DO THIS
Of the records that follow, copy only the lines from the line containing "Continue the FreeCAD" to the line containing "self.socket = socket", both included, exactly as written.

INPUT ROWS
--------------------------------
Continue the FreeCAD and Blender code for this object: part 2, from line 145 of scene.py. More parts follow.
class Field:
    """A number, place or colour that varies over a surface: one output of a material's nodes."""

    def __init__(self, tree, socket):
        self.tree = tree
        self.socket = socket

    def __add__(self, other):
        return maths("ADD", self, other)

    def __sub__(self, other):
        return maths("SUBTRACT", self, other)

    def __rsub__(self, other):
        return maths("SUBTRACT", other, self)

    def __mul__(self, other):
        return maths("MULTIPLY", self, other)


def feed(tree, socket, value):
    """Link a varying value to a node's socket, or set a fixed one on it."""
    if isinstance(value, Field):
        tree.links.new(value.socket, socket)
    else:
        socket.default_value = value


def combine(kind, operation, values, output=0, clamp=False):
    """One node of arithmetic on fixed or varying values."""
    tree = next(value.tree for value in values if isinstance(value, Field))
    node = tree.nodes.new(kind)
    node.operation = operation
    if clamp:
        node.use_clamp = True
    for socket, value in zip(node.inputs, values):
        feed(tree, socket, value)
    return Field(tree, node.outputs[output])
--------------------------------
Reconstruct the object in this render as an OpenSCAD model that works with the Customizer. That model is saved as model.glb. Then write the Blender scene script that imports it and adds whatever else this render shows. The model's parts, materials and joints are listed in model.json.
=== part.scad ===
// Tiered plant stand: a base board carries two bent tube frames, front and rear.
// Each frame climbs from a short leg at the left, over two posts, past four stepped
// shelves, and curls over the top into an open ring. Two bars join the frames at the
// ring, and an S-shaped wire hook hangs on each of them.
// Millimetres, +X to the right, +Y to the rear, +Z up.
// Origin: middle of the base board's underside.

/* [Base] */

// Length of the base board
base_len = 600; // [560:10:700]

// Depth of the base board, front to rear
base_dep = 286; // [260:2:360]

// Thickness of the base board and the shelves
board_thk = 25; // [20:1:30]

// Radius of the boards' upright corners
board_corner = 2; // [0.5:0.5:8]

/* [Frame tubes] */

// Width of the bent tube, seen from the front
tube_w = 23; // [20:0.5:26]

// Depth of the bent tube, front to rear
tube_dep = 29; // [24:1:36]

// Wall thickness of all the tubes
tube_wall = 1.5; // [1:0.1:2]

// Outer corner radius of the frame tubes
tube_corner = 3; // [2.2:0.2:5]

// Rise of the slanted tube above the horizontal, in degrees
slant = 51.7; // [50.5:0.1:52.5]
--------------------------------
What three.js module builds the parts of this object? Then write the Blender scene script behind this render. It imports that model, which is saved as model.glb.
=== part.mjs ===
--------------------------------
EXPECTED ANSWER
Continue the FreeCAD and Blender code for this object: part 2, from line 145 of scene.py. More parts follow.
class Field:
    """A number, place or colour that varies over a surface: one output of a material's nodes."""

    def __init__(self, tree, socket):
        self.tree = tree
        self.socket = socket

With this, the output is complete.